Output exactly the span of lines that begins at the line containing "Write part 3" and ends at the line containing "RIM_ROWS = 40", both lines included.

========

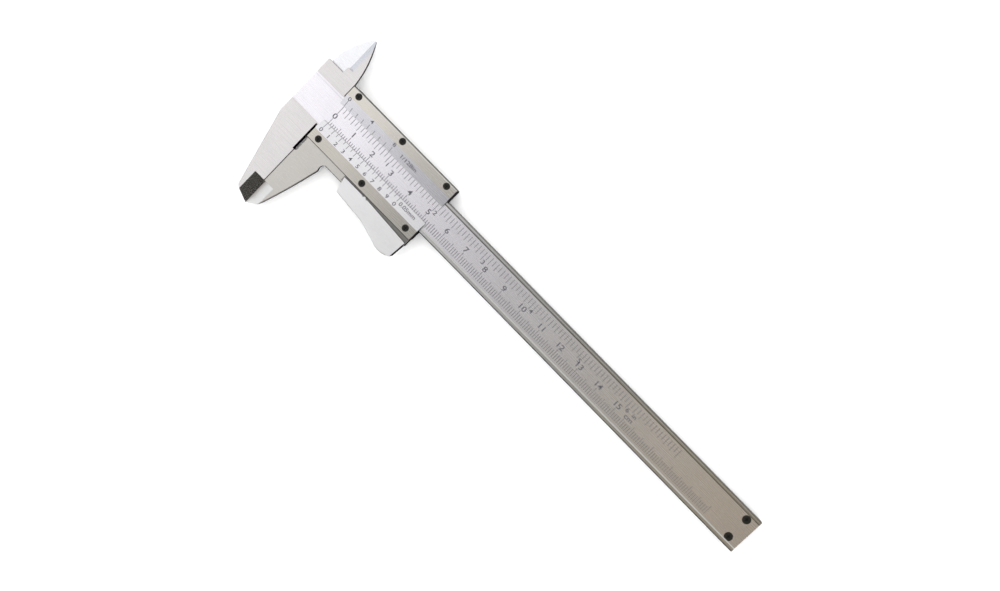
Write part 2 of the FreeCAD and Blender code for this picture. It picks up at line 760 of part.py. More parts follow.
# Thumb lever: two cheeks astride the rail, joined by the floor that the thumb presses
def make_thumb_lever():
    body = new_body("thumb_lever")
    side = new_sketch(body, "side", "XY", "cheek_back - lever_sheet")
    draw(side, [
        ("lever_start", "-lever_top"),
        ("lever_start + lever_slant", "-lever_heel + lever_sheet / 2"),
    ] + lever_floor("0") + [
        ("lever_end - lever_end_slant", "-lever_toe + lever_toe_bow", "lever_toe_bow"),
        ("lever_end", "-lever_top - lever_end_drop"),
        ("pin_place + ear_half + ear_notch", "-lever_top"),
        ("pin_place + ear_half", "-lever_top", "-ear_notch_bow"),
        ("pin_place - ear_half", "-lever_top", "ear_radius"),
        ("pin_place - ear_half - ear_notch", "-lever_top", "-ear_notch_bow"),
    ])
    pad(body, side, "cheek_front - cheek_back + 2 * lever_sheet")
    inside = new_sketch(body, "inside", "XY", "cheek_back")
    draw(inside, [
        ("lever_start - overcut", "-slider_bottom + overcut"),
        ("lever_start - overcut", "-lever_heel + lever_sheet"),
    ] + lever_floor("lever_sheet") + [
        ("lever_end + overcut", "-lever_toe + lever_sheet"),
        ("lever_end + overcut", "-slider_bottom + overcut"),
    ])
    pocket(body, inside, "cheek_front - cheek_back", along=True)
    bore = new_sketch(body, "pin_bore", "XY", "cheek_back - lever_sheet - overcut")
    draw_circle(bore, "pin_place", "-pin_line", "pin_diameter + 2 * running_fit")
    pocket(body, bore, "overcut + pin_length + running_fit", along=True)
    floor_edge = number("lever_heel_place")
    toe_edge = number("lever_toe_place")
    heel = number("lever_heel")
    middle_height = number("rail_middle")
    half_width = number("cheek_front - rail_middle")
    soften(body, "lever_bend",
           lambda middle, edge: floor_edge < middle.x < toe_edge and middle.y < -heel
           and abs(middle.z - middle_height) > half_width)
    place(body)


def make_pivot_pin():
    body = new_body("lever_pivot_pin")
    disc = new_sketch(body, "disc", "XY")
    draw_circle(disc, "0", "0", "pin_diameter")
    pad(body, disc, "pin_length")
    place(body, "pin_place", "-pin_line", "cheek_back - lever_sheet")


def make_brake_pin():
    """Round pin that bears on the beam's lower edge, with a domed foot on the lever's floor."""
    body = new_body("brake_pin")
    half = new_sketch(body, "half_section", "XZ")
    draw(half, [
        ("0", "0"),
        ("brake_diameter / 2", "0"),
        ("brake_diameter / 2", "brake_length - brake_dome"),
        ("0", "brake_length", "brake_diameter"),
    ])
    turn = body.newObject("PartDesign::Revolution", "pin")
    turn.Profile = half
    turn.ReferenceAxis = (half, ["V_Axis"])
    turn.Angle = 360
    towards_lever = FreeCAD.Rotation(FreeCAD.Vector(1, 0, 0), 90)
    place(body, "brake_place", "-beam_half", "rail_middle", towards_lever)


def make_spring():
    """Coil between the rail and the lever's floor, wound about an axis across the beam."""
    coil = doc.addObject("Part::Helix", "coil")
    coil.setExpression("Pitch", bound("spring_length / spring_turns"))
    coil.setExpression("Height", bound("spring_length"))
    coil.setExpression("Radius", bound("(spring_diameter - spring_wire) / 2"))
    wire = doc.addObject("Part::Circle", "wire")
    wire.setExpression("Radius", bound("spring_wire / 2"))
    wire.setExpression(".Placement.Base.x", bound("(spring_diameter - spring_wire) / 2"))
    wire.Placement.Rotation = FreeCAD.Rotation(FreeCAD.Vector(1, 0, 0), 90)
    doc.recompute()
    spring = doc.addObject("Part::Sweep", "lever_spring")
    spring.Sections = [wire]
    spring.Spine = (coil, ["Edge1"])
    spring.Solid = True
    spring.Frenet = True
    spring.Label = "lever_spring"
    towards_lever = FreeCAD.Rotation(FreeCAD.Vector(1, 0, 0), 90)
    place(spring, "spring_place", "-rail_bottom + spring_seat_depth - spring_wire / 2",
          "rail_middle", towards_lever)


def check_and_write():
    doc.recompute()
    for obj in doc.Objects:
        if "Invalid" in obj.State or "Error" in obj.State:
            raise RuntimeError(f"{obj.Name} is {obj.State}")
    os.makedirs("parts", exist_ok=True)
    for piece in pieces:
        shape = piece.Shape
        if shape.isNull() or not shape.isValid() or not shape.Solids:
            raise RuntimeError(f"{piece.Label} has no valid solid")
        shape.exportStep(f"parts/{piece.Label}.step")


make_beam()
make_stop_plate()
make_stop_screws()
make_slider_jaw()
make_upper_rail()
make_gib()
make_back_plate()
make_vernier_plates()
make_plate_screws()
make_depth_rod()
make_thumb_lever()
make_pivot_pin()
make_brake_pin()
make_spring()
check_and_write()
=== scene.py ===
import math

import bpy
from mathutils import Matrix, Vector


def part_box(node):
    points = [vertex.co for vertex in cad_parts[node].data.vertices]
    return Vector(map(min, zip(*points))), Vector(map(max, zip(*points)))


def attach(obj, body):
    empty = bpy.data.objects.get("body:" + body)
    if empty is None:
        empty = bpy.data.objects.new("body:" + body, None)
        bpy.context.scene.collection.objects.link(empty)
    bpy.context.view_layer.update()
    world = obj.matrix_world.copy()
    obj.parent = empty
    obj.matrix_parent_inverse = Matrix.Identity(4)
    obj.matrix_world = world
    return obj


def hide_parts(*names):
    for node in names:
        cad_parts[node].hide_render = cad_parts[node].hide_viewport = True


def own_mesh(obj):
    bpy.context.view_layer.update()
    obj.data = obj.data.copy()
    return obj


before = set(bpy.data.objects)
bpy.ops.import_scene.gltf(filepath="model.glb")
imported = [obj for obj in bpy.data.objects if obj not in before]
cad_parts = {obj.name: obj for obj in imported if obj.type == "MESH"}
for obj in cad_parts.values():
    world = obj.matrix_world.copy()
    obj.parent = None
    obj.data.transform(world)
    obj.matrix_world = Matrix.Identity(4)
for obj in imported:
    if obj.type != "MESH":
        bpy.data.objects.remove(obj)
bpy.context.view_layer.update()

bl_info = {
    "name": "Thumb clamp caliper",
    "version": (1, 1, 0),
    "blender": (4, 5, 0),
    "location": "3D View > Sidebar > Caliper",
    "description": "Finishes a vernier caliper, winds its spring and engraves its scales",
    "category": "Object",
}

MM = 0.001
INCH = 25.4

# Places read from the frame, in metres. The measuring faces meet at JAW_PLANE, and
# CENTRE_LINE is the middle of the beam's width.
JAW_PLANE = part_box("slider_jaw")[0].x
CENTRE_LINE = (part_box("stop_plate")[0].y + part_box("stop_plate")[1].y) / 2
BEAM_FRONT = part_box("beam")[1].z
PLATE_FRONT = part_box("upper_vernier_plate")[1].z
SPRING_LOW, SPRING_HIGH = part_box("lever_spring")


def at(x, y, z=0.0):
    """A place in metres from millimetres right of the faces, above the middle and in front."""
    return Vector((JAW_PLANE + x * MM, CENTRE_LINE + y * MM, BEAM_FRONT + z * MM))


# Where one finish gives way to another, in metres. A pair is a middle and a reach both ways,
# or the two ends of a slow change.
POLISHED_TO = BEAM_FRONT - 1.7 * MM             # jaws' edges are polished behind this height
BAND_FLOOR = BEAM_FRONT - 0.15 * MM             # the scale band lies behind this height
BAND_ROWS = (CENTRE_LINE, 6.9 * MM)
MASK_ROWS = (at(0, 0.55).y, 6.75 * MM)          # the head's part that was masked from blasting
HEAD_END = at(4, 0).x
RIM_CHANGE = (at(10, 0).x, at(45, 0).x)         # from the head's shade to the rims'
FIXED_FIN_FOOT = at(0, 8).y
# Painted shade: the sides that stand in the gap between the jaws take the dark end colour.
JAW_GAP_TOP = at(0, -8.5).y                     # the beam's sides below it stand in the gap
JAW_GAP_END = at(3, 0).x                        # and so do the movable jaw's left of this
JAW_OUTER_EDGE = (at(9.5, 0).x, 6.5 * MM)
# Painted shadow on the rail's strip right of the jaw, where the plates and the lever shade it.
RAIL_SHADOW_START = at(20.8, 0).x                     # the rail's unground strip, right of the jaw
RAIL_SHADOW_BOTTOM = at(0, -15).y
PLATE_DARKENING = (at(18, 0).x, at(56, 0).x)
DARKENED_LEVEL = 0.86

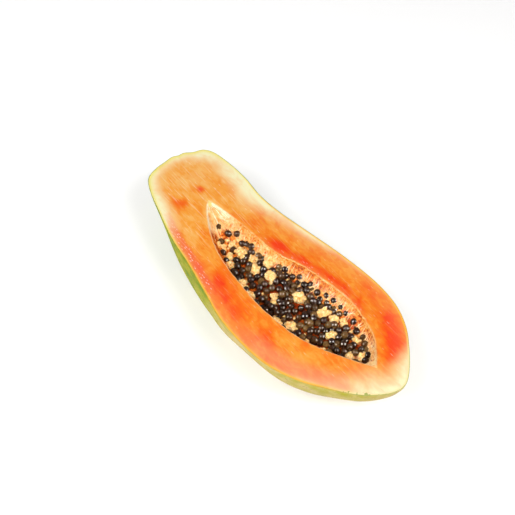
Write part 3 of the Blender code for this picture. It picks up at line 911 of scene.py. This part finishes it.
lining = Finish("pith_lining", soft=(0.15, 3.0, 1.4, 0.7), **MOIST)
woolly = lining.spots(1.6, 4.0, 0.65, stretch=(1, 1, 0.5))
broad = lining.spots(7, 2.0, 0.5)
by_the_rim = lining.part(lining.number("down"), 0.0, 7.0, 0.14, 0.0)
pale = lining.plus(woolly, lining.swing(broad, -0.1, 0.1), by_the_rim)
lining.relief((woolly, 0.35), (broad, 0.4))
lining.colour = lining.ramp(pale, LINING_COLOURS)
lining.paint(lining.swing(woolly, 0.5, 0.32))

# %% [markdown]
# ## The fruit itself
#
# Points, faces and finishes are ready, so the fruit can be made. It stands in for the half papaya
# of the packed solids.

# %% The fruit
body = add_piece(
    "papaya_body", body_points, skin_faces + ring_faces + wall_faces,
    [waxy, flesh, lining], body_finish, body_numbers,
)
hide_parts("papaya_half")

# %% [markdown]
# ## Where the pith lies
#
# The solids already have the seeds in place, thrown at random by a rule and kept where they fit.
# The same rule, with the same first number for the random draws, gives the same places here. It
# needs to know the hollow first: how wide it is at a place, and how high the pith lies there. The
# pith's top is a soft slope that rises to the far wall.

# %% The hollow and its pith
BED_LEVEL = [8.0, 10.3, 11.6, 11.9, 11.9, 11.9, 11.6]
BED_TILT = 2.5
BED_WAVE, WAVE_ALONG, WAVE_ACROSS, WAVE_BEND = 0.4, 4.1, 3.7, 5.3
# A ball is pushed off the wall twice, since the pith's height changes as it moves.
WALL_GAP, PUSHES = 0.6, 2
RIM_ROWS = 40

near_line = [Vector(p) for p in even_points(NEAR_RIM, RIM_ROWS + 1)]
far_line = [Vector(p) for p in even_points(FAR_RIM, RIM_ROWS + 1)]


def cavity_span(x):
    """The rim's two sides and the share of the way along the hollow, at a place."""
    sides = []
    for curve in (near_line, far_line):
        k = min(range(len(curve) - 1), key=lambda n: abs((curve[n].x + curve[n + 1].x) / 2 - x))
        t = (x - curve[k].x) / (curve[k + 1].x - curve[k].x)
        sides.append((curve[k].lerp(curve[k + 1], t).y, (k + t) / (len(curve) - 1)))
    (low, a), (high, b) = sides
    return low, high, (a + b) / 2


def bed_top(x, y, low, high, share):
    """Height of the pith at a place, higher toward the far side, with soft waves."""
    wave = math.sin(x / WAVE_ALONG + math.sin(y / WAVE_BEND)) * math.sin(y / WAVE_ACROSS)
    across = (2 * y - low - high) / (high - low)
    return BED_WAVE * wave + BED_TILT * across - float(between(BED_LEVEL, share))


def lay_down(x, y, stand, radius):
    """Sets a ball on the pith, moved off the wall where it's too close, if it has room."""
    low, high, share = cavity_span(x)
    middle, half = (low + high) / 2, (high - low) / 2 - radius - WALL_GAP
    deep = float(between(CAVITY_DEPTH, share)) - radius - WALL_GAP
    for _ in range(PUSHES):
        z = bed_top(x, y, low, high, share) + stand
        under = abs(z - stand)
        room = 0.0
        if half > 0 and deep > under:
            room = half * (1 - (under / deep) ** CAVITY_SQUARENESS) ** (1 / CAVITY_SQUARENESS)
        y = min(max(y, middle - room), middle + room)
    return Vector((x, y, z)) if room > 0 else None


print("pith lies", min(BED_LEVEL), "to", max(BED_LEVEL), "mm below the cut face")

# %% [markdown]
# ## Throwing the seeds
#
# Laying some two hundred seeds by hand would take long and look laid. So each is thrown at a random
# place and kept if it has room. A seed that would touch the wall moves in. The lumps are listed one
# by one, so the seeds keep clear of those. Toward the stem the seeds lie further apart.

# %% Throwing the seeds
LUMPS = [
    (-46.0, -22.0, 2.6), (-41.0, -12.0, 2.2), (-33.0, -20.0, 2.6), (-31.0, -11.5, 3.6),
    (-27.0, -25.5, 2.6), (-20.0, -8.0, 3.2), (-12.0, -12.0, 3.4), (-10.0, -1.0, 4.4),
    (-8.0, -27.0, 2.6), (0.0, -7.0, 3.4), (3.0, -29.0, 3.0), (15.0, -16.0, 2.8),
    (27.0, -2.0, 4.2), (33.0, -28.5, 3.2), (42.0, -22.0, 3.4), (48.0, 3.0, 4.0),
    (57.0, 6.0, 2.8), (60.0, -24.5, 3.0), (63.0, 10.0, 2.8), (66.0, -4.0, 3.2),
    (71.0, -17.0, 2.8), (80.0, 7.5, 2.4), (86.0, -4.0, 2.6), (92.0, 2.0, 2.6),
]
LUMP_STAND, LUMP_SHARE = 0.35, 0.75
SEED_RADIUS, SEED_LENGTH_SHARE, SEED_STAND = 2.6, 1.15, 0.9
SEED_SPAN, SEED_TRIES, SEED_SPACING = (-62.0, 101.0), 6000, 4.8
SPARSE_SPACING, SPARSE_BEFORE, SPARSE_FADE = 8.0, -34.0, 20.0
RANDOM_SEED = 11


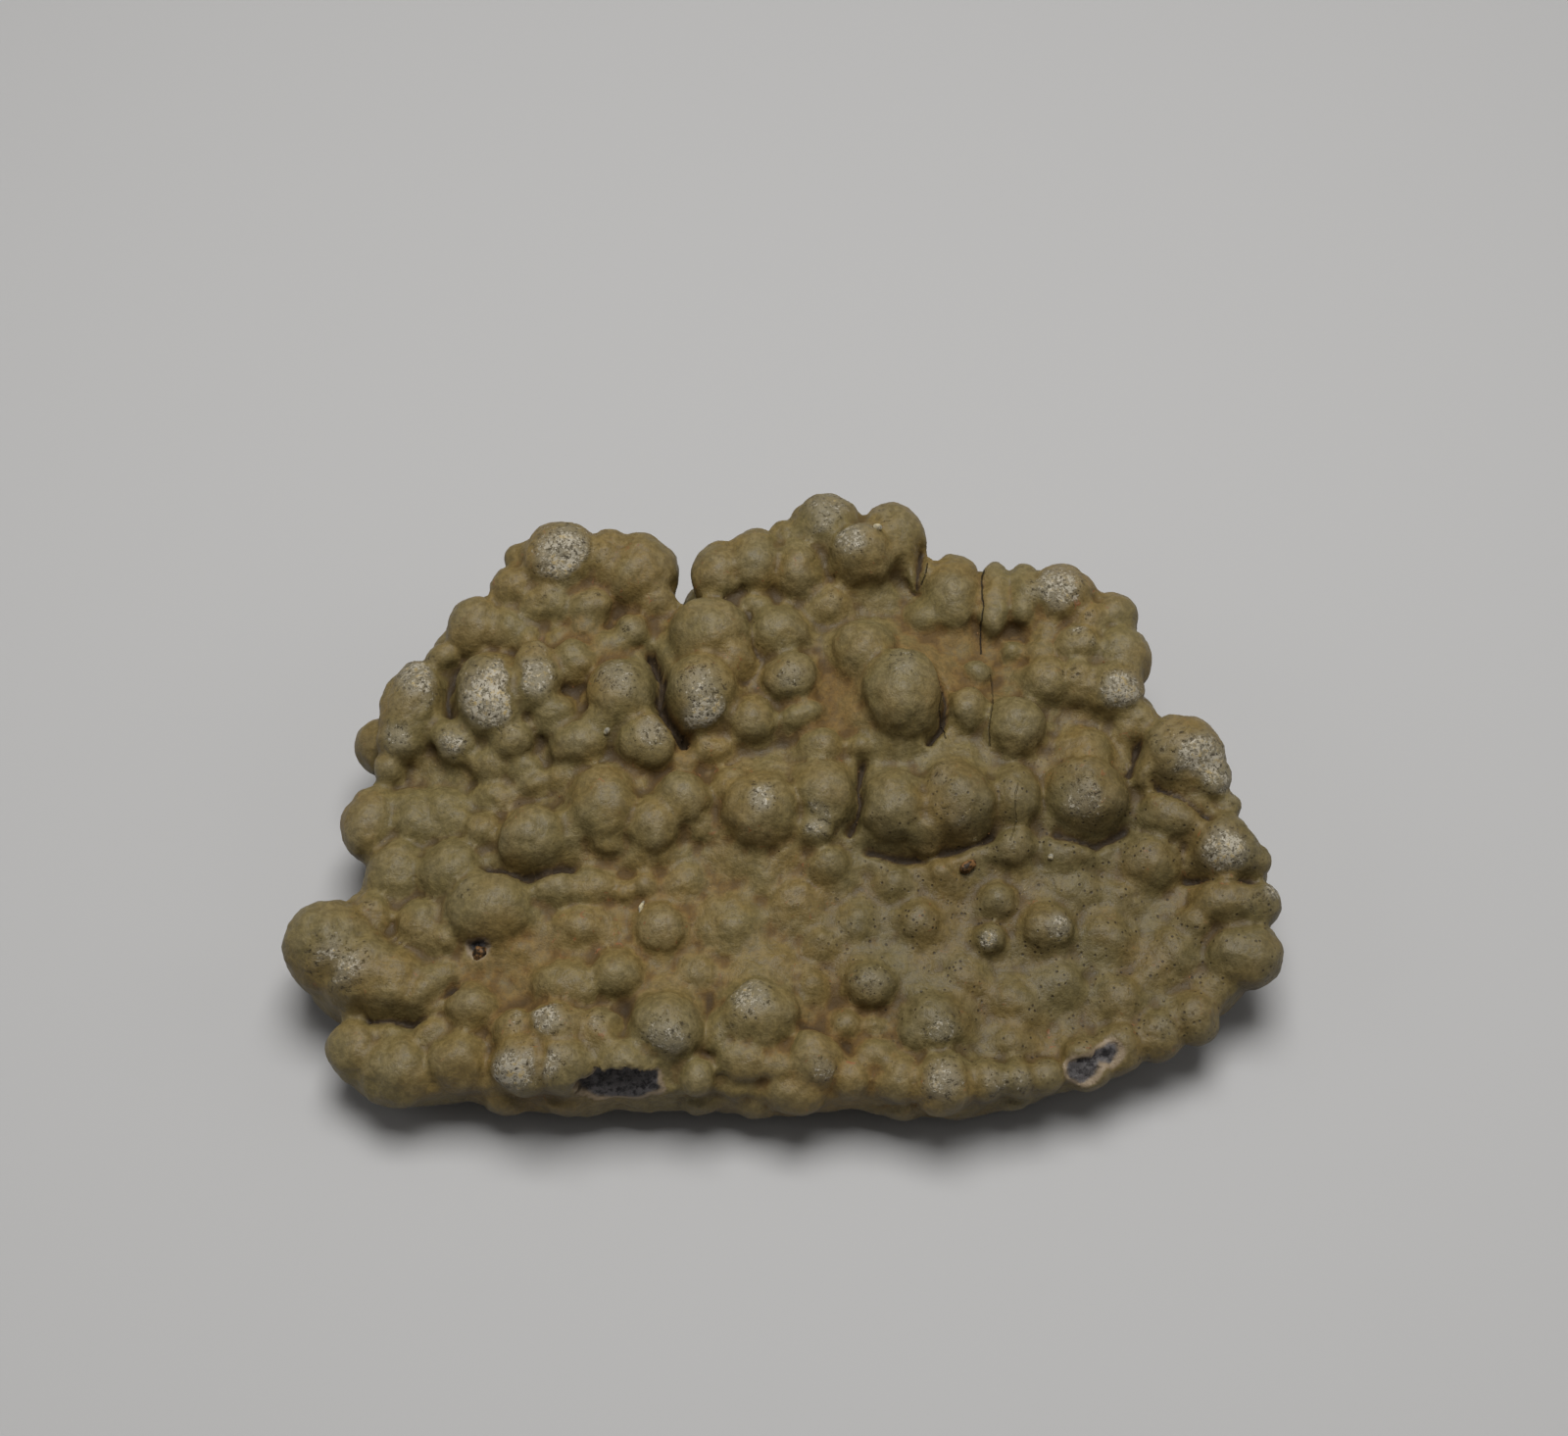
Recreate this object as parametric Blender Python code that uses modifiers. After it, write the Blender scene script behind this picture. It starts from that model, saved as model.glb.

========

* _Result for this task_:
Write part 3 of the Blender code for this picture. It picks up at line 911 of scene.py. This part finishes it.
lining = Finish("pith_lining", soft=(0.15, 3.0, 1.4, 0.7), **MOIST)
woolly = lining.spots(1.6, 4.0, 0.65, stretch=(1, 1, 0.5))
broad = lining.spots(7, 2.0, 0.5)
by_the_rim = lining.part(lining.number("down"), 0.0, 7.0, 0.14, 0.0)
pale = lining.plus(woolly, lining.swing(broad, -0.1, 0.1), by_the_rim)
lining.relief((woolly, 0.35), (broad, 0.4))
lining.colour = lining.ramp(pale, LINING_COLOURS)
lining.paint(lining.swing(woolly, 0.5, 0.32))

# %% [markdown]
# ## The fruit itself
#
# Points, faces and finishes are ready, so the fruit can be made. It stands in for the half papaya
# of the packed solids.

# %% The fruit
body = add_piece(
    "papaya_body", body_points, skin_faces + ring_faces + wall_faces,
    [waxy, flesh, lining], body_finish, body_numbers,
)
hide_parts("papaya_half")

# %% [markdown]
# ## Where the pith lies
#
# The solids already have the seeds in place, thrown at random by a rule and kept where they fit.
# The same rule, with the same first number for the random draws, gives the same places here. It
# needs to know the hollow first: how wide it is at a place, and how high the pith lies there. The
# pith's top is a soft slope that rises to the far wall.

# %% The hollow and its pith
BED_LEVEL = [8.0, 10.3, 11.6, 11.9, 11.9, 11.9, 11.6]
BED_TILT = 2.5
BED_WAVE, WAVE_ALONG, WAVE_ACROSS, WAVE_BEND = 0.4, 4.1, 3.7, 5.3
# A ball is pushed off the wall twice, since the pith's height changes as it moves.
WALL_GAP, PUSHES = 0.6, 2
RIM_ROWS = 40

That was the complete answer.